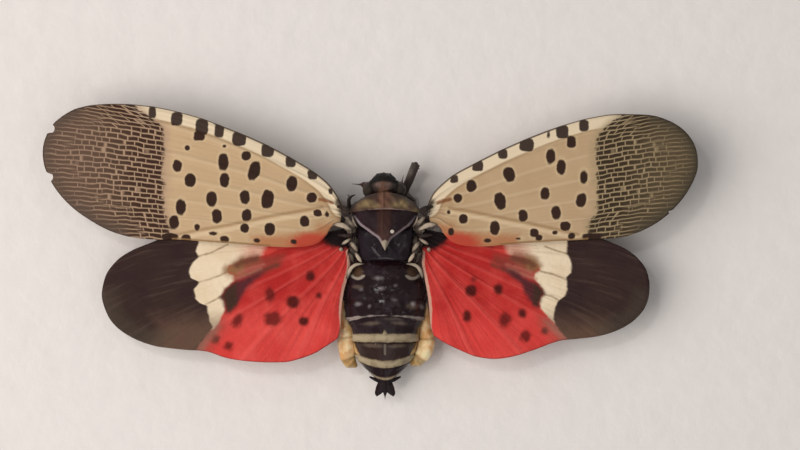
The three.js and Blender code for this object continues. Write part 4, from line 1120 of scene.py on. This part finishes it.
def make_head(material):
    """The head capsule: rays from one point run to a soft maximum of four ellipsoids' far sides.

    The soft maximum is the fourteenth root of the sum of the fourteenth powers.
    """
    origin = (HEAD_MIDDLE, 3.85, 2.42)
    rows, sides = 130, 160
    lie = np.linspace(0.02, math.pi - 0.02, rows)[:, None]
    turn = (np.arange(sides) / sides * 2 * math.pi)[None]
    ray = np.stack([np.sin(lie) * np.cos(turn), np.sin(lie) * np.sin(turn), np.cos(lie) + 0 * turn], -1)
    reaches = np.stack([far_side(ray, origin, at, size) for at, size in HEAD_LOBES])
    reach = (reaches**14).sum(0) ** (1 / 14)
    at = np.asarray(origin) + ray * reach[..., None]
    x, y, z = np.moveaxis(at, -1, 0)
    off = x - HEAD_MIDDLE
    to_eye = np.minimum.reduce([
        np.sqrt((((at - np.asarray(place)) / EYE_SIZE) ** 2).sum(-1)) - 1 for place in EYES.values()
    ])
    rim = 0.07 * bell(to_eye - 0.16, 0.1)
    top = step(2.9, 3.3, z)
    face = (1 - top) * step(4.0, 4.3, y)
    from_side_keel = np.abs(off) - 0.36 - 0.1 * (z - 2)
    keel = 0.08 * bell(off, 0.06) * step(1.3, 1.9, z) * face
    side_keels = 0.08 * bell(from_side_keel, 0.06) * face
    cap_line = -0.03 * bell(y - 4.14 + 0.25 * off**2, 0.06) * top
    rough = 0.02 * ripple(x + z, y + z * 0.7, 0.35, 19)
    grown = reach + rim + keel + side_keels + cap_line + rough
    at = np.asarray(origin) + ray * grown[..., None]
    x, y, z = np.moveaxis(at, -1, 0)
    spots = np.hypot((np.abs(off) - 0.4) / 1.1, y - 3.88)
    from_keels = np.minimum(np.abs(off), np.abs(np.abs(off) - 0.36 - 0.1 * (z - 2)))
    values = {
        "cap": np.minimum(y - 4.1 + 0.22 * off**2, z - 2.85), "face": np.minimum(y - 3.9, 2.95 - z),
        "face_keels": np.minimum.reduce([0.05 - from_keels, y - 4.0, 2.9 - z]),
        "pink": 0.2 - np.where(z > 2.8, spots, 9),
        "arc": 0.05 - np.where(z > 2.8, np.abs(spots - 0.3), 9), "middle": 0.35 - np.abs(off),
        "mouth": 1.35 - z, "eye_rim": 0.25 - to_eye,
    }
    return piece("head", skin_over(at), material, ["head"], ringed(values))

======

Copy the lines from the start of the data verbatim, stopping after the line containing "ellipsoids' far sides.".

* **Output of the task**
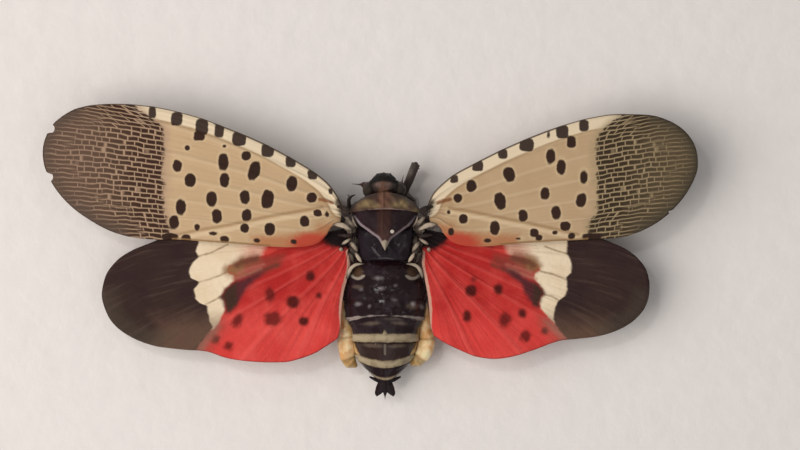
The three.js and Blender code for this object continues. Write part 4, from line 1120 of scene.py on. This part finishes it.
def make_head(material):
    """The head capsule: rays from one point run to a soft maximum of four ellipsoids' far sides.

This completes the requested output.